Todo ello influyó en mí hasta el punto de arrastrar ese trauma varios años, puede que durante todo el bachillerato elemental, afectando incluso a mi querencia o aptitudes por otras asignaturas en las que tampoco rendía todo lo que cabía esperar de mi gusto por su estudio. Los nervios y la inseguridad me persiguieron curso tras curso hasta conformar un balance mediocre, que no se correspondía con mis conocimientos, excusada sea la asignatura que usted me impartió y condenó a mi desinterés. Añádase a esta la de Latín con aquella profesora que se nos antojaba demasiado anciana para tal menester,  y a la que llamábamos La Mayuca, tanto por su avejentado y menudo aspecto como por el desprecio que nos merecía la severidad de su carácter y su reiterado y arbitrario recurso al castigo.
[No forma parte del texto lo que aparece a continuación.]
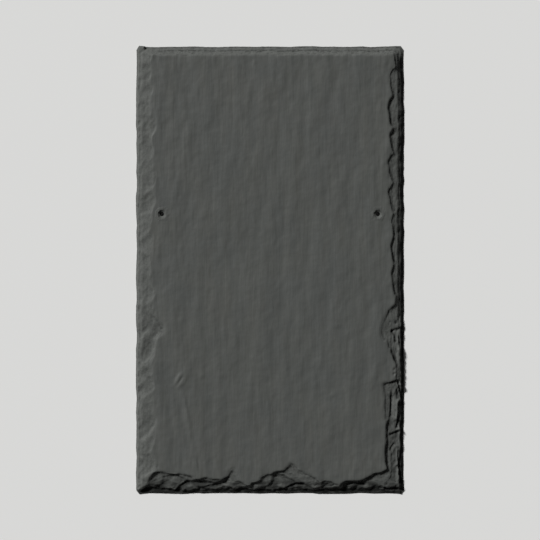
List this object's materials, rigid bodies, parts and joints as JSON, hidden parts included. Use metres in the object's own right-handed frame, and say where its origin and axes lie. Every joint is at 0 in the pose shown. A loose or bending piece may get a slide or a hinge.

Con el bagaje de falta de autoesima que usted me imbuyó, a esa desgraciada no se le ocurrió otra cosa que anotar en mi cartilla de notas todo un insultante y despreciativo casi-nulo, cuya mala baba juzgo proporcional a los efectos reincidentemente lesivos que tuvo en mi ánimo   

Nada más le cuento, recordado don Justo. Esperando que la distinción recibida en reconocimiento a su dilatada trayectoria profesional obedezca a otros méritos que no sean los aquí esbozados, reciba mi más cordial enhorabuena. Le reitero que esta carta no ha sido fruto del resentimiento ni del rencor, sentimientos que detesto tanto en presente como en pasado, próximo o remoto. Solo me he permitido contar una página silenciada de mi formación secundaria, sobre la que nunca había expresado el contenido ni las personales reflexiones a que dio lugar, que dejó a su consideración, si es que aún y por un casual pudiera leer esta carta.